Viva Frida by Yuyi Morales
Viva Frida (which translates to Frida Lives) by Yuyi Morales is one of the hottest children’s books out right now. Since being released just a little over a year ago, Viva Frida has won several awards, like the Caldecott Honor and the Pura Belpre 2015 Illustrator Award, and has been mentioned on numerous popular book lists including The Association for Library Service to Children’s Notable Books for 2015 list. Viva Frida is based on the life of artist Frida Kahlo who is famous for her self portraits. This book looks at Frida’s life through poetry; using very few words to describe her big inspirations for painting.
So why is Viva Frida getting so much attention?
The first thing that makes Viva Frida so unique and memorable is that it’s not quite a biography, but it’s not quite a poem. It’s a little of both!

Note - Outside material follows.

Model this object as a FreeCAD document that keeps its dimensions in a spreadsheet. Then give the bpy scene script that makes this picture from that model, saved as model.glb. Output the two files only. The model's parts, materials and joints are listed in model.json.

The illustrations contain a lot of images that were relevant to Frida’s life and art. For example, her pet monkey, the blue house she lived in, her husband Diego, and the bird/flying motif. While the text does not provide specific biographical information about Frida, it does mention some of her inspirations and motivations behind her artwork. The text is not a narrative biography, but rather a poem. This poem contains a mere 32 English words (27 Spanish) so you really have to squeeze all of the meaning out of each word. I found it helpful to go back and reread the poem after reading the biographical information at the end of the book.
The second reason VIva Frida really stands out is that it’s written entirely in Spanish with English translations below. Beyond making this book more memorable, it begins to expose children to a language that may be different than what they’re used to. Additionally, having the text in Spanish reflects the author’s respect for how Frida “unapologetically filled her paintings with old and new symbols of Mexican culture in order to tell her own story” (Morales 29). Again I think children who speak Spanish will love reading a book like this that crafts their language so beautifully.
The third thing that makes Viva Frida truly outstanding is the illustrations. Crafted in stunning color, these illustrations were created primarily with stop-motion puppets and photography. The attention to detail Morales had with the scenes she photographed is incredible. Coupled with her use of computer imaging software, Morales created breathtaking illustrations for Viva Frida that reflect classic Mexican art and culture (Including the works of the real Frida); for which she received a Caldecott Honor.
Overall this trendy book is definitely worth checking out. I would recommend it for ages 8-10 because the reader does need to be able to read between the lines a little bit to understand the story. Although readers may call this book overly simplistic, Viva Frida shows Children’s Literature that beauty and worth is often found in the simple things in life.